Under GOP Fire for Iran Policy, White House Defends Strategy of Pressure and Pushes Russia and China for Even More

(Bloomberg via Getty Images)

HONOLULU, Hawaii — Under fire from Republican presidential candidates for failing to contain Iran’s nuclear weapon ambitions, the White House offered a robust defense of its policies, even as President Obama began the potentially arduous process of trying persuade the leaders of Russia and China to take further actions.

Ben Rhodes, President Obama’s deputy national security adviser for strategic communications, told reporters that “in the previous eight years before President Obama took office, you saw Iran go from having zero centrifuges spinning to thousands of centrifuges spinning. At the point in time when we took office, the international community was divided as it relates to Iran, and Iran was internally united. Today, we see the international community united in applying pressure on Iran, and we see unprecedented internal divisions within Iran’s political system.”

Rhodes, speaking at the Asia Pacific Economic Cooperation conference in Hawaii, said the sanctions against Iran that President Obama pushed to have implemented have “applied so much pressure that the Iranian economy has ground to a halt.”

Across the country, the president’s Republican rivals had a less flattering take.

“This is, of course, President Obama’s greatest failing from a foreign policy standpoint,” former Massachusetts Gov.

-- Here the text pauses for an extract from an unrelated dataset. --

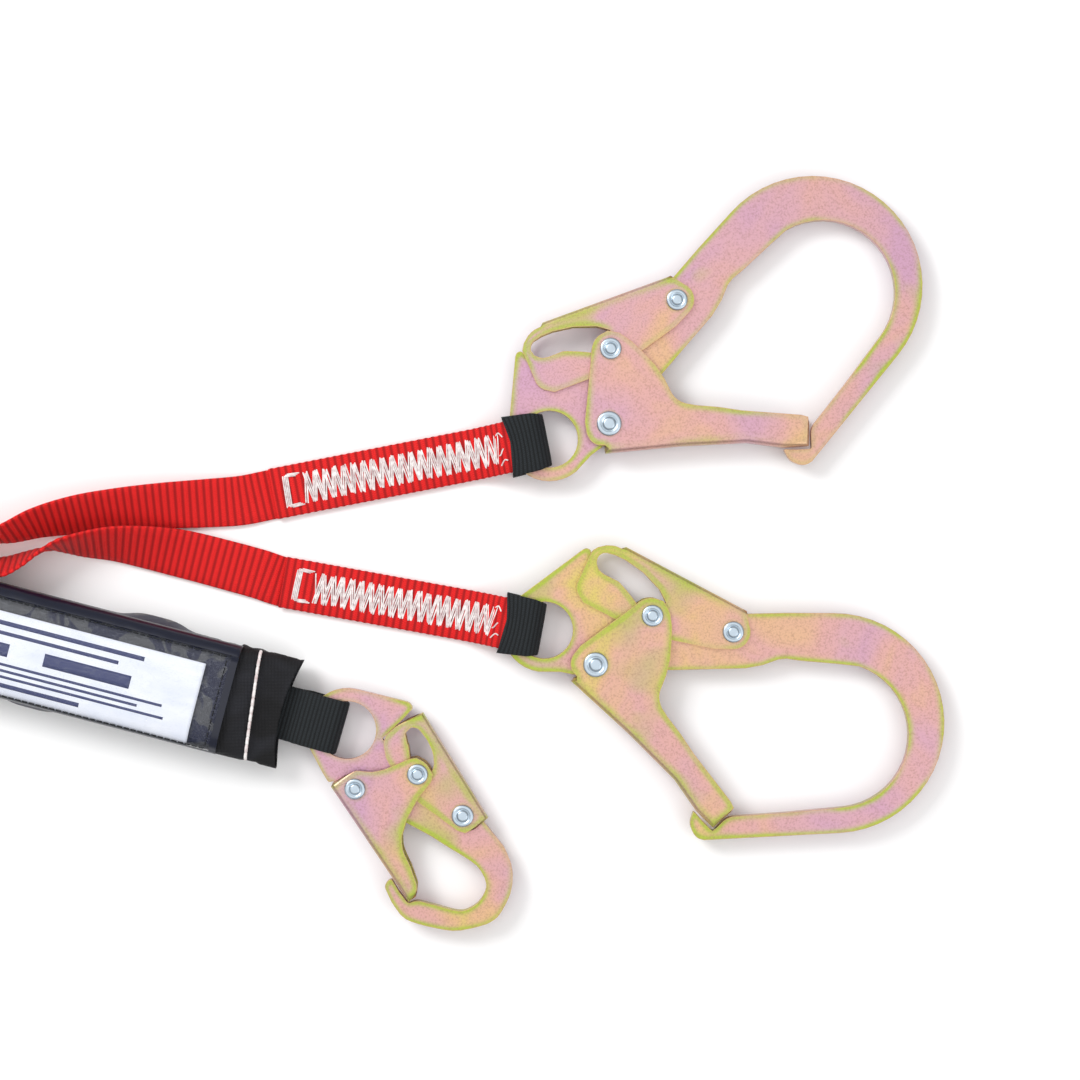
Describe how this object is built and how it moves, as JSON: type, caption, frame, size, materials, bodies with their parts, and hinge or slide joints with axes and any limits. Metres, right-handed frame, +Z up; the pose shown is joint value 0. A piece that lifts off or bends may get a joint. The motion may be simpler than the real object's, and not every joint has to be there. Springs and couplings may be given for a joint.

Mitt Romney said Saturday at a CBS News/National Journal debate held in South Carolina. “He recognized the gravest threat that America and the world faces: … a nuclear Iran, and he did not do what was necessary to get Iran to be dissuaded from their nuclear folly.”

“If we reelect Barack Obama, Iran will have a nuclear weapon,” Romney said.

In a report issued this week, the International Atomic Energy Agency accused the leaders of Iran of trying to develop a nuclear weapon before abandoning such efforts in 2003, though the IAEA warned that some aspects of that program “may still be ongoing.”

The report detailed an Iranian program that sought “uranium suitable for use in an undisclosed enrichment program. The product of this program would be converted into metal for use in a new warhead. … The agency has serious concerns about the military dimensions to Iran’s nuclear program. After assessing carefully and critically the extensive information available to it, the agency finds the information to be, overall, credible.”

On Saturday, Obama met individually with Russian President Dmitry Medvedev and Chinese President Hu Jintao. He said after his meeteing with Medvedev that he pressed them to “shape a common response so that we can move Iran to follow its international obligations when it comes to its nuclear program.”

White House officials say there is no need for the international community to return to the United Nations to impose a new set of sanctions against Iran, given the IAEA report, since the previous sanctions contained ways to continue increasing the pressure. Officials said Obama very frankly pushed Medvedev and Hu to join the United States in taking such steps.

But there was no apparent progress to report. In their public remarks, Hu did not mention Iran, and Medvedev merely said that he and Obama had spoken about the subject.

White House officials argued that this is the beginning of the process of convincing Russia and China to go along with even more punishment of Iran, and they are confident Russia will be supportive, with China ultimately going along as well.

“The information within the IAEA reports tells a factual story of a government that’s not meeting its obligations,” Rhodes said. “And in that context, it’s necessary for the international community to respond. I think the Russians and the Chinese understand that. And we’re going to be working with them to formulate that response.”

The IAEA Board of Governors meets on Nov. 17 to discuss what steps should next be taken.

Rhodes said the “United States has moved very far” on sanctions “with other like-minded nations,” and suggested that while not a like-minded nation, Russia had in the recent past ” taken significant steps, unprecedented steps, in terms of their own sanctions, in terms of even canceling some arms contracts.” Last year Medvedev prevented Russian defense contractor Almaz-Antey from selling the S-300 surface to air missile system to Iran.

The United States will work with “European and Asian partners … to significantly dial up pressure,” Rhodes said.

At the debate, Republicans argued that the president needed to be more up-front about threatening or actually using military force against Iran. Former Sen. Rick Santorum, R-Pa., said the United States “should be working with Israel right now to do what they did in Syria, what they did in Iraq, which is take out that nuclear capability before the next explosion we hear in Iran is a nuclear one and then the world changes.”

Romney said the president “should have built (a) credible threat of military action, and made it very clear that the United States of America is willing, in the final analysis, if necessary, to take military action to keep Iran from having a nuclear weapon.”

Asked about the Republicans’ comments, Rhodes said “all options are on the table in terms of our interest in preventing the spread of nuclear weapons.” As for whether the United States would be willing to go to war, Rhodes said, “I think that what we want to do is we want to solve the challenge. And so, again, I don’t think you solve a serious foreign policy challenge through rhetoric alone.”